In the instant matter it is arguable whether an accused person can stand trial, albeit for a different offence allegedly committed at the same place and time and involving the same witnesses. Does this amount to double jeopardy? In their submissions in the High Court the DPP was of the view that the offence of murder is different from a charge of attempted murder and that these two are separate and distinct offences with different ingredients and that it was immaterial that the two charges emanated from the same incident.
Without making definitive conclusions, we think it is a moot point as to whether one can be tried for an offence during the pendency of a trial, and/or upon an acquittal, on a second disparate charge against her/him based on the same set of evidence and transaction.
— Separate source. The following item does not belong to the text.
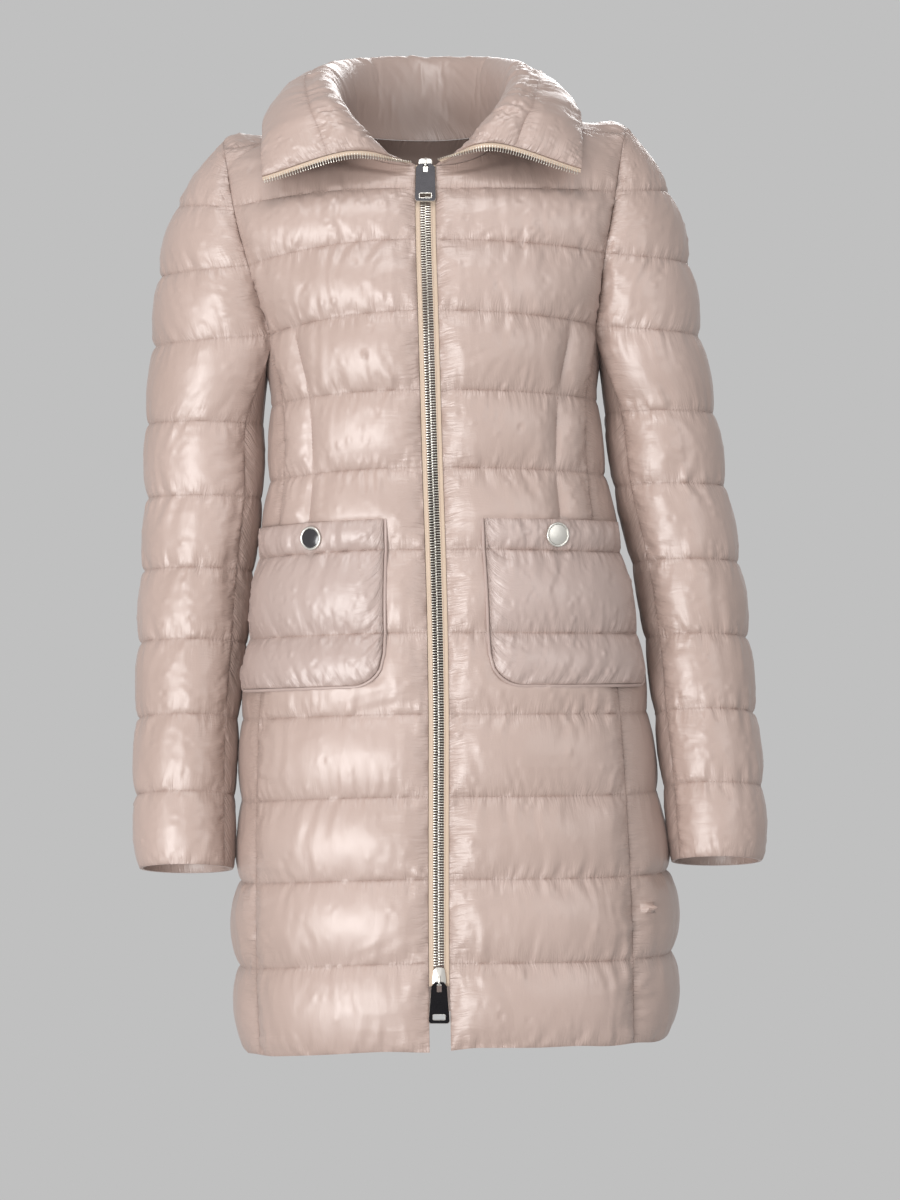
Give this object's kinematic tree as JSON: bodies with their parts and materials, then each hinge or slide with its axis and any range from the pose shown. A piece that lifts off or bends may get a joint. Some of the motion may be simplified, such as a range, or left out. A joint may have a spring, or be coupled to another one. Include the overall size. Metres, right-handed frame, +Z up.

It is in view of this that we therefore think the appellant has an arguable appeal.
On the nugatory aspect, we have no hesitation in making a finding that if indeed the trial of the applicant was to proceed, then her intended appeal would be but a sham as she would suffer the rigorous and stigma of a criminal trial.
We are satisfied that the two conditions for consideration of an order for stay have been met. We therefore grant the orders sought in the motion dated 14th of September, 2017. However given the nature of this application, we make no order as to costs.
Be that as it may, we further direct that in order to fast track the intended appeal the applicant is to file her appeal within 60 days from today’s date, with liberty to apply. It is so ordered.
Dated and delivered at Nairobi this 10thday of November, 2017.
G. B. M. KARIUKI
….......................……
JUDGE OF APPEAL
F. SICHALE
...............................
JUDGE OF APPEAL
S. ole KANTAI
………..................…
JUDGE OF APPEAL
I certify that this is a true copy of the original.